Candidate signals were suggested: login activity, engagement type, scroll velocity, time per post, friend connection signals, content signals, contextual signals (geo/device/connectivity).

3. Requirements

Functional requirements:

Rank posts for each user so the most relevant items surface near the top of the feed.
Support posts from friends, creators, pages, and ads, with correct mixing and blending.
Real-time incorporation of recent interactions (likes, comments, shares) and new posts.
Expose signals to offline training pipelines and online serving (feature store).

Non-functional requirements:

Latency: end-to-end feed generation for a single request should meet tight SLAs (e.g., 100–300ms for online ranking).
Scalability: support hundreds of millions to billions of users and billions of posts per day.
Freshness: new posts and user interactions should affect ranking within seconds to minutes.
Reliability and availability: 99.9%+ for core ranking service.
Privacy and safety: enforce privacy-preserving transformations and moderation signals.
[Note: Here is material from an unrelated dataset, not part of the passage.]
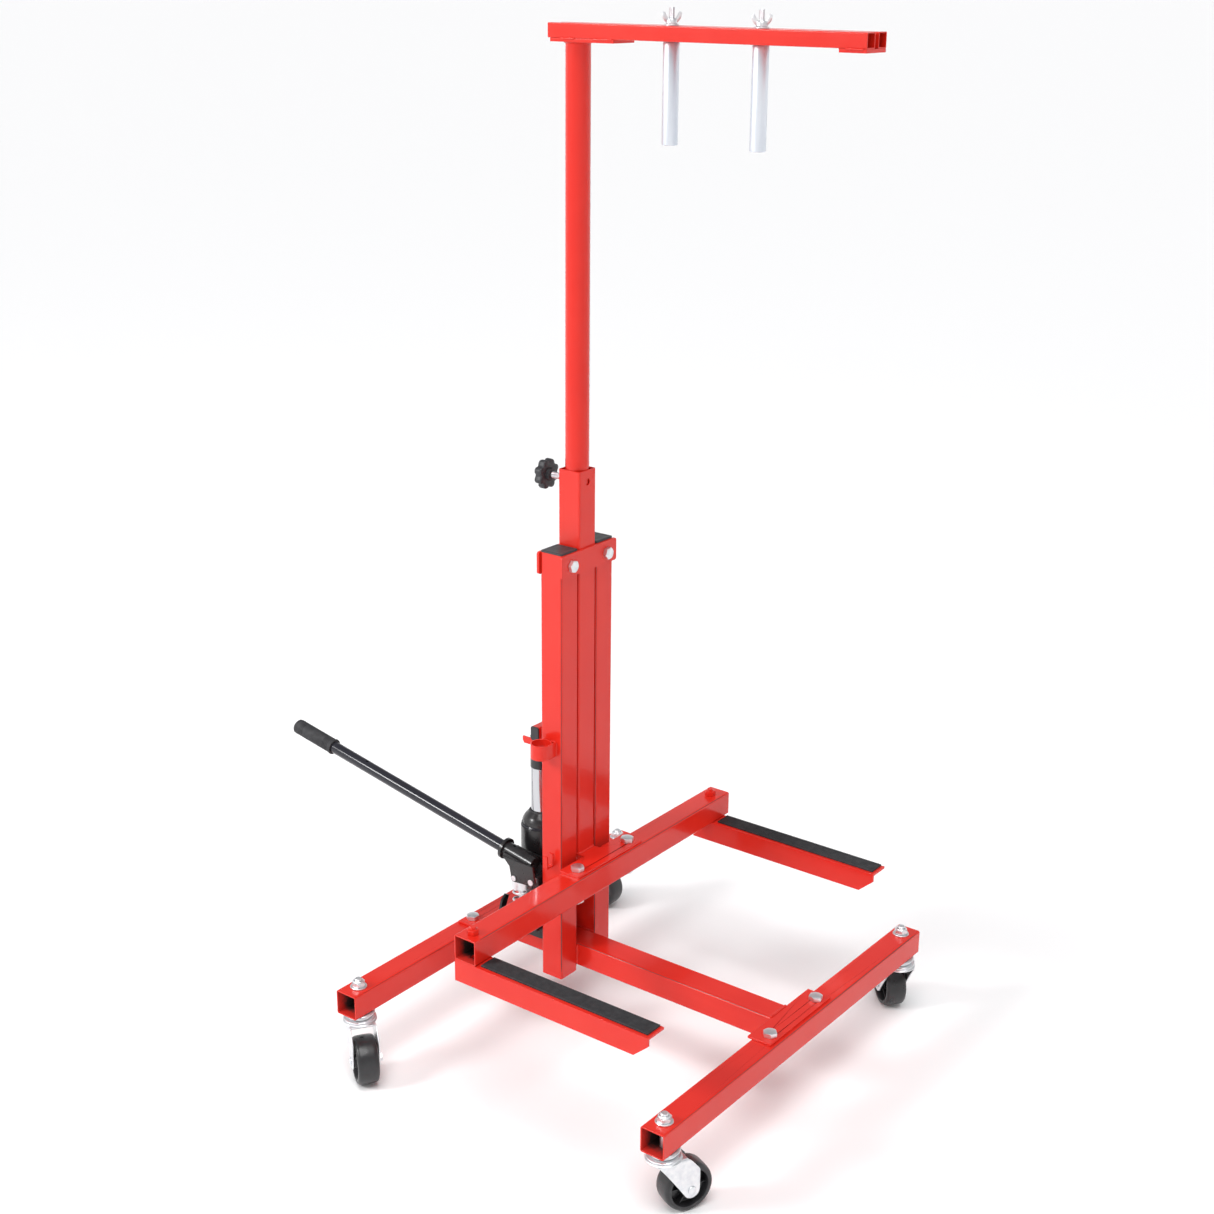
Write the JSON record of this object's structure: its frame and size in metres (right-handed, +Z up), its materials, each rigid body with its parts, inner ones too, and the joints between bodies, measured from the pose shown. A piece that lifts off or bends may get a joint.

Metrics / success criteria:

Immediate: CTR, like/comment/share rate, dwell time per post/session, session length, scroll depth.
Longer-term: retention, DAU/MAU trends, rate of meaningful conversations (e.g., comments that lead to replies), user-reported satisfaction.
Business constraints: balance between engagement metrics and ad revenue / content quality.

4. Scale Estimates

Target scale (orders of magnitude):

Users: hundreds of millions to low billions of users (global audience). Use capacity planning with peak DAU estimates.
Requests: 10^7–10^9 feed requests per day (depending on active users and sessions).
Posts: 10^8–10^9 posts created per day across all users; candidate corpus for a user can be millions of items if not filtered.
Interactions: 10^9+ interactions per day (likes, comments, shares, reactions).
Feature traffic: millions of feature reads/writes per second to a feature store and online stores.
ML model throughput: need to score thousands of candidates per request within latency budget; optimize candidate generation to reduce scoring load.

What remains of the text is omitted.